• [JOB]: Send back all the data below, exactly as given.

• [DATA LINES]:
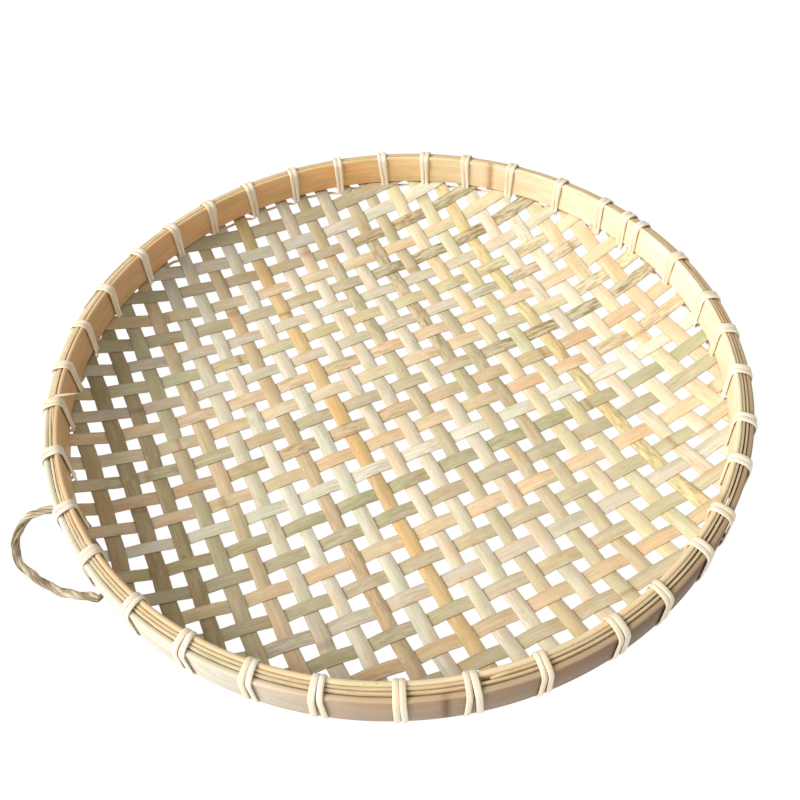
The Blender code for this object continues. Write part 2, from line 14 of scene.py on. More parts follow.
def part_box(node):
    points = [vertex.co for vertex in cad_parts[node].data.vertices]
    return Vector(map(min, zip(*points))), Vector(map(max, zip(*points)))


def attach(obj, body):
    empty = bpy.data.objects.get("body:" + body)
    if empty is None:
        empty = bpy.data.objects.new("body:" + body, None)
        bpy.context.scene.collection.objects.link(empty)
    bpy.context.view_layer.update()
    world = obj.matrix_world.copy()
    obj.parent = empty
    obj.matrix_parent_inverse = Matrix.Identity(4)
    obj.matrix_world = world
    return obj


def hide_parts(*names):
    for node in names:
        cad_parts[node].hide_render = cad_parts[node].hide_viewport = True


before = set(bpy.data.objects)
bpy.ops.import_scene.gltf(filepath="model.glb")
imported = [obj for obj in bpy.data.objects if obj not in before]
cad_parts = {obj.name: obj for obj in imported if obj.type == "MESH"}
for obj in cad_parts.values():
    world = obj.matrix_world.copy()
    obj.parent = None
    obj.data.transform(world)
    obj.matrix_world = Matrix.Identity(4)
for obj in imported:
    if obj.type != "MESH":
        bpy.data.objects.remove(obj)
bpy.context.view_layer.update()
dice = random.Random(7)

MM = 0.001

# Points round one ring of a swept strip
HOOP_POINTS = 20
STRIP_POINTS = 12
TAIL_POINTS = 8
HAIR_POINTS = 5
SHARP_ANGLE = radians(50)  # from which an edge of a strip is shaded as an edge

# Rim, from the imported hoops
hoop_low, hoop_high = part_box("outer_hoop")
inner_low, inner_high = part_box("inner_hoop")
RIM_RADIUS = hoop_high.x
RIM_BOTTOM = hoop_low.z
RIM_TOP = hoop_high.z
INNER_OUTSIDE = inner_high.x
INNER_BOTTOM = inner_low.z
INNER_TOP = inner_high.z
OUTER_THICKNESS = 3.5 * MM
INNER_THICKNESS = 3.2 * MM
OUTER_INSIDE = RIM_RADIUS - OUTER_THICKNESS
INNER_INSIDE = INNER_OUTSIDE - INNER_THICKNESS
HOOP_ROUNDING = 1.5 * MM  # of the hoops' four long edges
OUTER_SCARF = (radians(140), 90 * MM)  # where the lapped ends begin, and their length
INNER_SCARF = (radians(40), 120 * MM)
SCARF_TIP = 0.6 * MM
SCARF_GAP = 0.3 * MM
RIM_STEP = 3.5 * MM  # between rings along the hoops and fillers
HOOP_JOINT_REACH = 3.5 * MM  # to each side of a joint of the bamboo

# Fillers in the top of the slot, where they lean and sink as in the photograph. Each entry is an azimuth in
# degrees, and in millimetres the gap to the filler's own hoop, its thickness and how far its top has sunk
filler_low, filler_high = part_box("outer_filler")
OUTER_FILLER_LIE = ((0, 0.10, 1.50, 0), (150, 0.10, 1.45, 0), (183, 0.10, 1.45, 0),
                    (190, 0.92, 1.45, 0.4), (200, 0.80, 1.50, 0.4), (206, 0.45, 1.70, 0.3),
                    (212, 0.15, 1.75, 0.1), (235, 0.22, 1.70, 0), (270, 0.38, 1.50, 0),
                    (300, 0.12, 1.50, 0), (330, 0.10, 1.45, 0), (360, 0.10, 1.50, 0))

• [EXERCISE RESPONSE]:
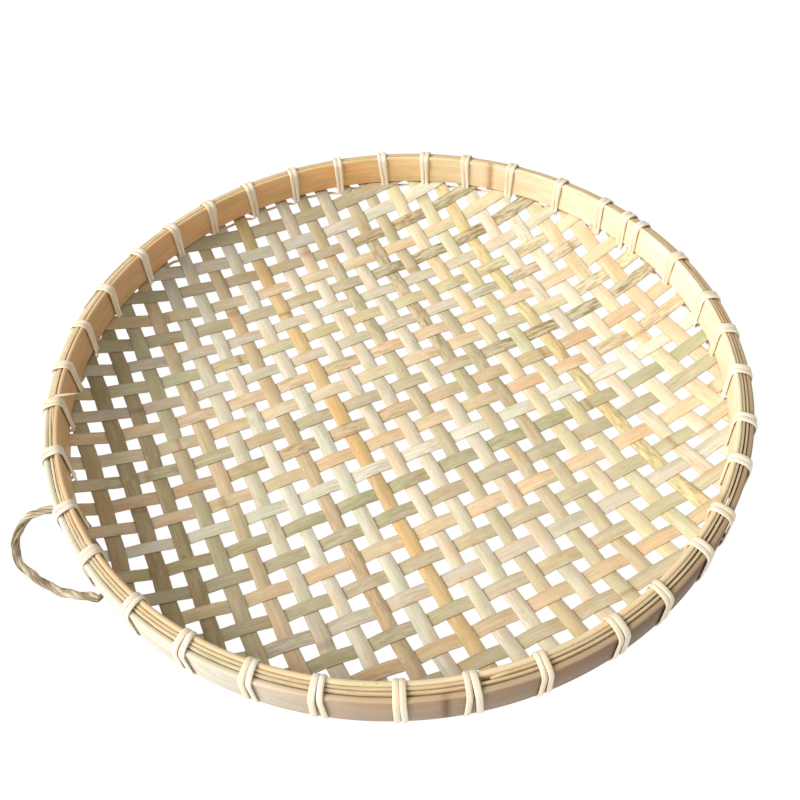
The Blender code for this object continues. Write part 2, from line 14 of scene.py on. More parts follow.
def part_box(node):
    points = [vertex.co for vertex in cad_parts[node].data.vertices]
    return Vector(map(min, zip(*points))), Vector(map(max, zip(*points)))


def attach(obj, body):
    empty = bpy.data.objects.get("body:" + body)
    if empty is None:
        empty = bpy.data.objects.new("body:" + body, None)
        bpy.context.scene.collection.objects.link(empty)
    bpy.context.view_layer.update()
    world = obj.matrix_world.copy()
    obj.parent = empty
    obj.matrix_parent_inverse = Matrix.Identity(4)
    obj.matrix_world = world
    return obj


def hide_parts(*names):
    for node in names:
        cad_parts[node].hide_render = cad_parts[node].hide_viewport = True


before = set(bpy.data.objects)
bpy.ops.import_scene.gltf(filepath="model.glb")
imported = [obj for obj in bpy.data.objects if obj not in before]
cad_parts = {obj.name: obj for obj in imported if obj.type == "MESH"}
for obj in cad_parts.values():
    world = obj.matrix_world.copy()
    obj.parent = None
    obj.data.transform(world)
    obj.matrix_world = Matrix.Identity(4)
for obj in imported:
    if obj.type != "MESH":
        bpy.data.objects.remove(obj)
bpy.context.view_layer.update()
dice = random.Random(7)

MM = 0.001

# Points round one ring of a swept strip
HOOP_POINTS = 20
STRIP_POINTS = 12
TAIL_POINTS = 8
HAIR_POINTS = 5
SHARP_ANGLE = radians(50)  # from which an edge of a strip is shaded as an edge

# Rim, from the imported hoops
hoop_low, hoop_high = part_box("outer_hoop")
inner_low, inner_high = part_box("inner_hoop")
RIM_RADIUS = hoop_high.x
RIM_BOTTOM = hoop_low.z
RIM_TOP = hoop_high.z
INNER_OUTSIDE = inner_high.x
INNER_BOTTOM = inner_low.z
INNER_TOP = inner_high.z
OUTER_THICKNESS = 3.5 * MM
INNER_THICKNESS = 3.2 * MM
OUTER_INSIDE = RIM_RADIUS - OUTER_THICKNESS
INNER_INSIDE = INNER_OUTSIDE - INNER_THICKNESS
HOOP_ROUNDING = 1.5 * MM  # of the hoops' four long edges
OUTER_SCARF = (radians(140), 90 * MM)  # where the lapped ends begin, and their length
INNER_SCARF = (radians(40), 120 * MM)
SCARF_TIP = 0.6 * MM
SCARF_GAP = 0.3 * MM
RIM_STEP = 3.5 * MM  # between rings along the hoops and fillers
HOOP_JOINT_REACH = 3.5 * MM  # to each side of a joint of the bamboo

# Fillers in the top of the slot, where they lean and sink as in the photograph. Each entry is an azimuth in
# degrees, and in millimetres the gap to the filler's own hoop, its thickness and how far its top has sunk
filler_low, filler_high = part_box("outer_filler")
OUTER_FILLER_LIE = ((0, 0.10, 1.50, 0), (150, 0.10, 1.45, 0), (183, 0.10, 1.45, 0),
                    (190, 0.92, 1.45, 0.4), (200, 0.80, 1.50, 0.4), (206, 0.45, 1.70, 0.3),
                    (212, 0.15, 1.75, 0.1), (235, 0.22, 1.70, 0), (270, 0.38, 1.50, 0),
                    (300, 0.12, 1.50, 0), (330, 0.10, 1.45, 0), (360, 0.10, 1.50, 0))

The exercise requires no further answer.